Certainly, the incentive to manufacture fraudulent blue-chip wines has increased. The Koch lawsuit and the apparent unmasking of Rodenstock come at a time when fine-wine sales are soaring. The global wealth boom has created a huge increase in demand for the most acclaimed Bordeauxs and Burgundies, both newer vintages and older ones, and it is feared this upswing has also created a bull market for phony Latours and Ausones. Law enforcement is taking the issue seriously, as are wineries—and they have good reason to do so, according to David Molyneux-Berry, who ran the wine department at Sotheby's and is now assisting Koch with his lawsuit. In a recent, head-turning speech in Napa, Molyneux-Berry suggested that wine fraud is rampant and alleged that several American importers and merchants, and possibly also one U.S.-based auction house, are knowingly selling fakes (he gave no names). To substantiate his claim, Molyneux-Berry noted that one of Château Lafleur's late owners had said that only five magnums of the 1947 Lafleur were produced, yet 18 magnums purportedly containing this legendary Bordeaux have been auctioned off in the last three years alone.
However, it is not absolutely certain that any or all of those magnums were knockoffs. Sixty years ago, many now-venerable wineries such as Lafleur, Petrus, and Cheval Blanc sold much of their production in bulk to merchants and private clients who bottled the stuff themselves. With many of these wines, the paper trails are meager or nonexistent: Where the wines ended up, in what quantities, and in what formats they were put under cork (750 ml, magnums, etc.) is often unclear. No question, this dearth of information is a problem that counterfeiters can easily exploit, as is the fact that many of the people now buying wines like the '47 Lafleur have never tasted them before and thus have little way of gauging their authenticity. But given the complicated histories behind many old bottles, it is reasonable to wonder if wine fraud is really as pervasive as Molyneux-Berry contends and all this press coverage suggests.
To get another take on the issue, I spoke with Allen Meadows, the pre-eminent Burgundy critic. Meadows, whose publication is called Burghound, has probably tasted more rare Burgundies than any person alive, and he figures that about 10 percent of the pre-1960 wines that cross his lips these days are outright frauds. He has no doubt that the major auction houses have waved through plenty of wines of dubious provenance—it is not in their interest to be overly skeptical. But he says that while auctioneers have an obvious incentive to play down the counterfeiting problem, others have reason to talk it up. He suggests that some wineries are embarrassed by the fact that economic circumstances once obliged them to sell in bulk and are thus eager to disavow older wines that they didn't bottle themselves. Intriguingly, he also thinks that claiming fraud has become fashionable in certain wine circles—a mark of connoisseurship. Some collectors, he says, now throw around these allegations as a way of showing off their knowledge and the acuity of their palates.

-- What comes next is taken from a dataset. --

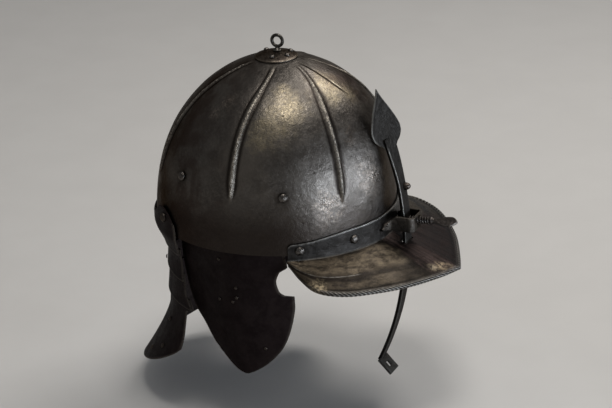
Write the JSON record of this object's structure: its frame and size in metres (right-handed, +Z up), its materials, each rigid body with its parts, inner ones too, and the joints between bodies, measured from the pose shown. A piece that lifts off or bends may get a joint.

Meadows also points out that authenticity is a slippery concept as fine wine is concerned. Until fairly recently, wineries customarily reconditioned older Bordeauxs and Burgundies, a process that sometimes involved topping up the bottles with wines from younger vintages. Not only that: Merchants in Britain and Belgium, upon receiving new vintages from Bordeaux and Burgundy, habitually blended in wines from other vintages (and sometimes other places) in order to make the new arrivals more pleasing to their clients. This wasn't necessarily viewed as cheating; it was considered good customer service. Meadows estimates that about 20 percent of the older wines he tastes nowadays show signs of having been so doctored. Several years ago, he sampled a négociant-bottled 1959 Grands-Echezeaux (a grand cru red Burgundy) in the company of the firm's current director, who freely admitted that the wine included some 1985 Grands-Echezeaux.
But that type of candor is rare. The prevalence of such bottles, and the reluctance of many wineries to admit that they used to perform face-lifts, has forced Meadows to adopt a kind of coded language—to carefully phrase the red flags he raises. If, for instance, a wine's color is suspiciously deep for its vintage, he will describe it as "remarkably youthful." Likewise, if it tastes abnormally fresh, he will write that it is "not consistent with my experience." Meadows says he uses the finely calibrated wording in part because it is not always possible to conclusively determine that a wine has been tampered with and he doesn't want to make false accusations. But it also reflects an understanding that authenticity is a complicated subject and that many older wines were adulterated simply because that was the thing to do back in the day. This, coupled with the knowledge that a lot of now-rare wines were bottled and labeled in multiple locations and that some perfectly legitimate old wines are capable of defying their age, has led Meadows to take a more nuanced view of this issue than he held in the past. "I've become very circumspect about automatically saying that a wine is a fraud," he told me.
As for that empty bottle of '69 La Tâche, a call to Romanée-Conti cleared up the mystery: During the 1960s and most of the '70s, the La Tâche label didn't include the circumflex. It was reintroduced in 1978. Now that its authenticity has been confirmed, maybe the '69 will finally demonstrate some talismanic power and deliver a winning lottery ticket: Empty bottles of La Tâche are nice, but full ones are better.